Teeny-bopping, hieroglyphics, money, conversations and deal with that fuckin' thing.
Sunday, 11/11/01 - 4:19 p.m..

this is so kewl! im gunna go shopping today with da gurlz cuz theres a partay 2morrow n i hafta look sexay cuz the guy whos a cutie will b there 2 u know. n other nice pplz 2. newayz...it dusnt matter cuz im still sooooooo in luv with my bfriend. ne1 sez i cant have a crush tho. im so sexy i cant help it. g2g. luv yah hunnies!

Shit, that was fuckin' painful. I can't believe there are girls that can write like this. That's what I get for watching 3 minutes of the Britney Spears Weekend on Mtv....the song is basically about a girl who attracts all of the guys and she just can't help it. She loses her mind about it. It 's a different kind of song. Oh, really? How sweet.

I've been cleaning up my room the whole morning. It keeps me entertained and distracted. People can fuck themselves.

I painted my bedroom. I painted my bedroom with Simeon. I painted a wall of my bedroom with Simeon. I painted the only wood wall of my bedroom with Simeon. I drew on the only wood wall of my bedroom and now Simeon's all over it. Lucky me, I found a piece of chalk. I started drawing Simeon on that wall, and now it looks like hieroglyphics. No, mom does not know yet. But she can't tell me anything...Mom, why are you trying to put out my creativity spark?

That's basically what I've been doing. I was going shopping today but I'm too lazy to go out. Ok, is not exactly "shopping". There isn't a fuckin' suitcase in this house and I have to get one for my trip to Houston.

On even happier news, I have $180. And I don't even have a job. Plus, I have about 4,000 in the bank (multiply by 8.75 and you'll get the amount in dollars...now math rocks). And it's all mine. It's my money. I've saved my ass off. I always do. Can you tell I don't go out a lot (basically because I-just-don't-feel-like)? My parental units buy me whatever...well, not whatever, just what I need and what I want. And since I usually only want useful shit (of course, sometimes I fall into shallowness, but that's part of being a teenager), I make them happy. I'm one conscious, moderated, happy costumer. I ask for new clothes every 4 or 5 months. And just two or three things. Since I don't go out a lot, I don't need new and "in" clothes-so-people-won't-eat-me-alive.

That way, I lead a tranquil life. Most of the money I get from my parents goes straight to my bank. Plus, Alan, God knows why, took the responsability of giving me 15 bucks every month. Also...parental units won't let me get a job for now. Dad says that I'd better focus on studying and graduating and finding my way in life first. Ok, then studying it is, for now (thank God, I feel quite lazy to get a job...even a quarter-time one).

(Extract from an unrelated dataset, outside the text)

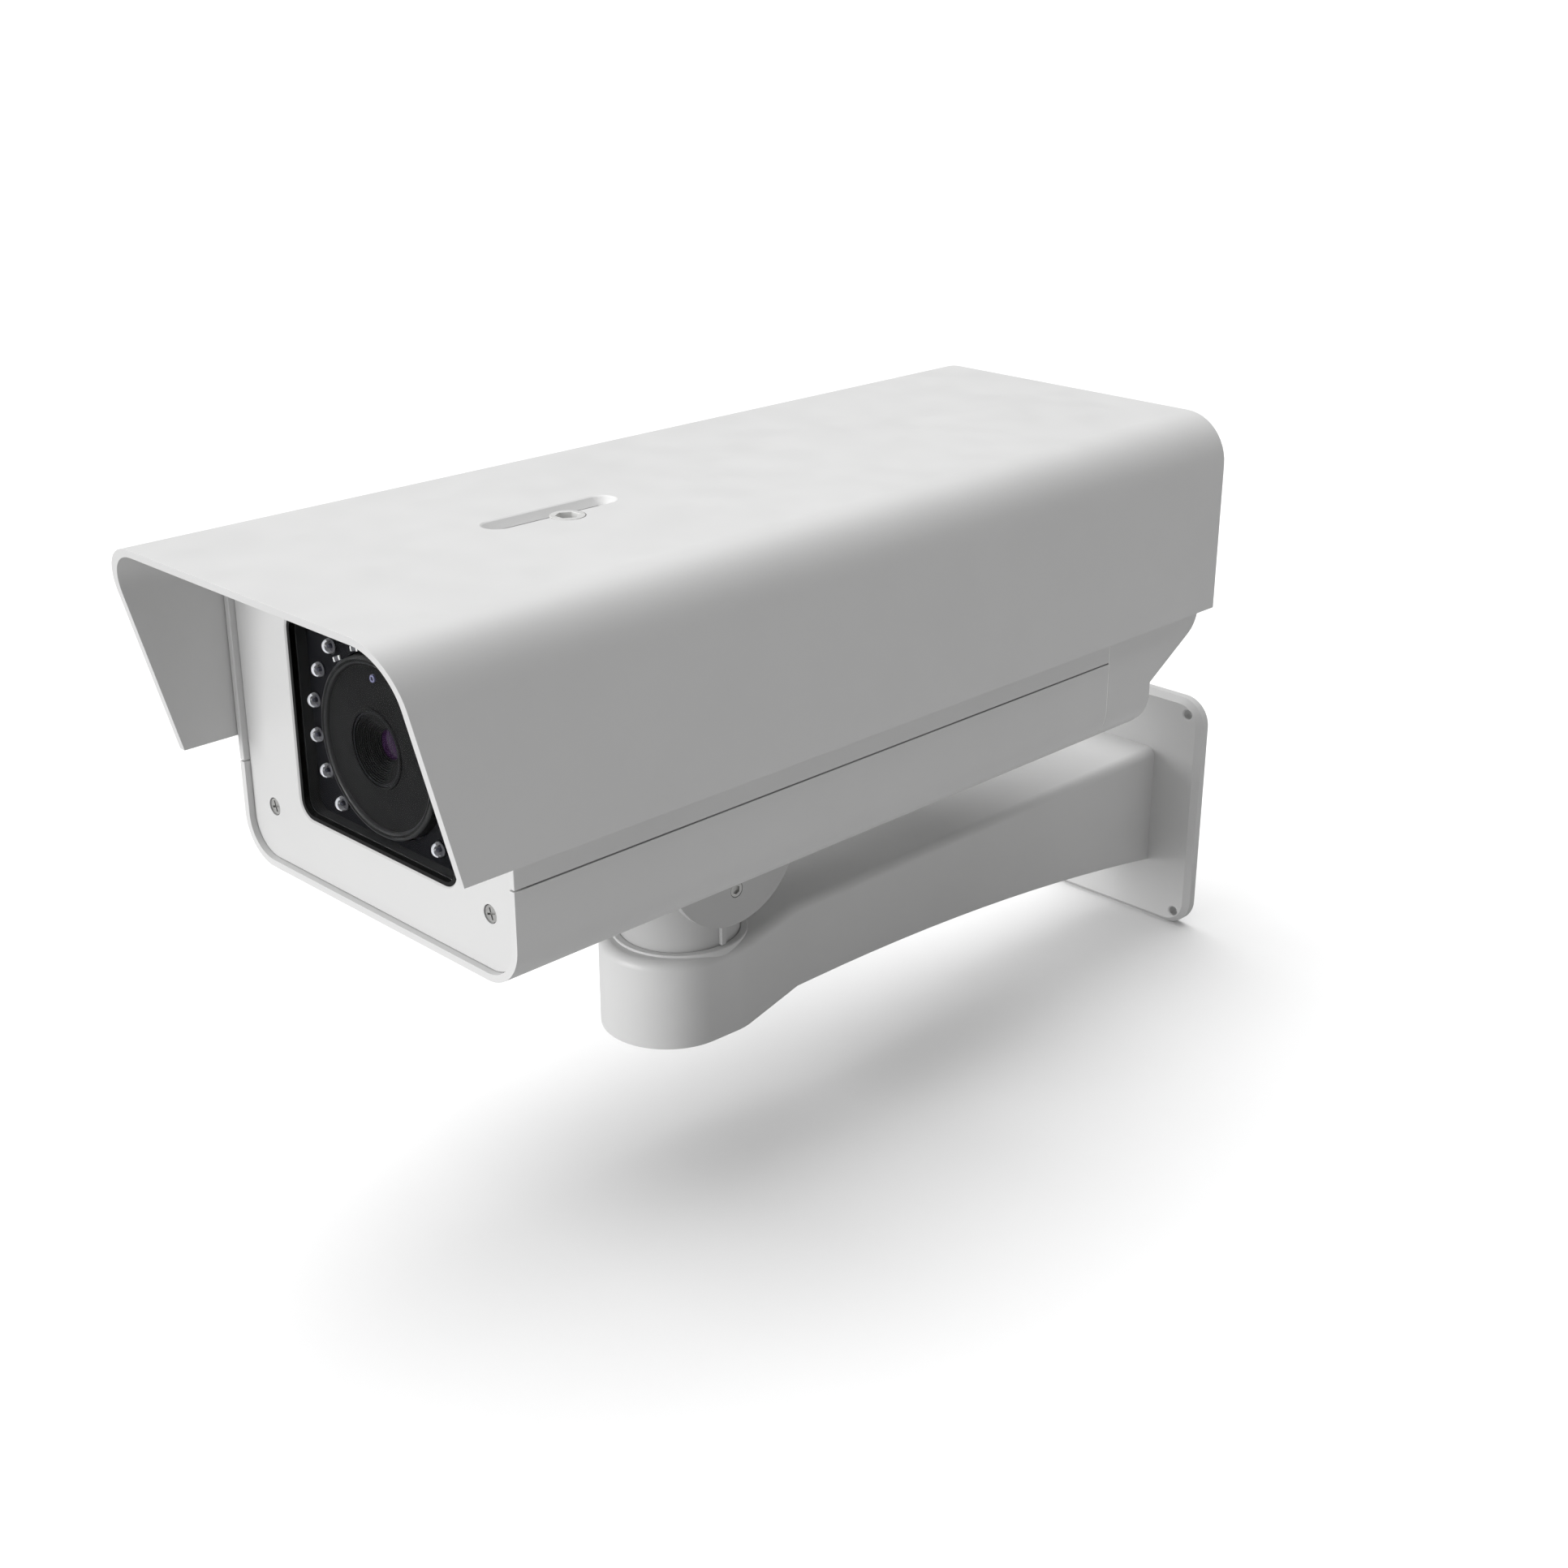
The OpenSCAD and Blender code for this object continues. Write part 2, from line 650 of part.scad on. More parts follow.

Surprisingly, the guy just called me. We had a long, boring talk. Not exactly "boring"...I'd say it was slow. We were between "do it" and "don't do it". He tried to make up some stories, but nothing happened. I mean...no. It's just I'm not that kind of person. I told him that doing that on the phone it's quite entertaining but in the end it makes me feel empty...like an empty bottle of coke. He got my message. He finished telling me that maybe we should grow up and stop doing that. I'll call him on tuesday, just to say hi. Of course, that's what I love to call him for. He sounded sad and bored. He said he felt lazy. Nice kid....I think I love him. It just saddens me that I can't help him as much as I'd like.

Well, I think I'm kind of over what happened on friday. It still breaks my heart a bit but most of it is fixed already. What can I do, anyway? People are people and......they're people. How can you fight against something you don't understand?

If I had killed myself, I wouldn't have had dinner with Alan last night. He and I were alone, so he went to -----'s and brought hamburgers, french fries and soda home.

- So, whaddaya want me to bring ya?
- What are you buying for yourself?
- I'll see when I get there.
- Then...whatever, just make sure it has bacon......and a...
- ...AN APPLE PIE!, yes...
.

I love that. I love it when you want something and someone already knows it. Like they read your mind or something. Doesn't happen so often, but I guess that makes me worship those little moments even more.

Today when I woke up, I started watching TV and the first thing I watched was....Sunshine (the new Aerosmith single, dammit)!!!! My day had been officially made. It's finally being played. Then a nice movie about a playboy bunny. No, it wasn't porn or anything, neither -I think- it was "autobiographic" or something. But it was interesting. Then I watched Frasier. I love that show. I love Niles the most. And Eddie.

That's pretty much my day so far. I'm going to watch Miss Congeniality right fuckin' now. Alan rented it and -sucks to be me- I have never seen it.

Simeon says that chalk hieroglyphics on a wood wall rock.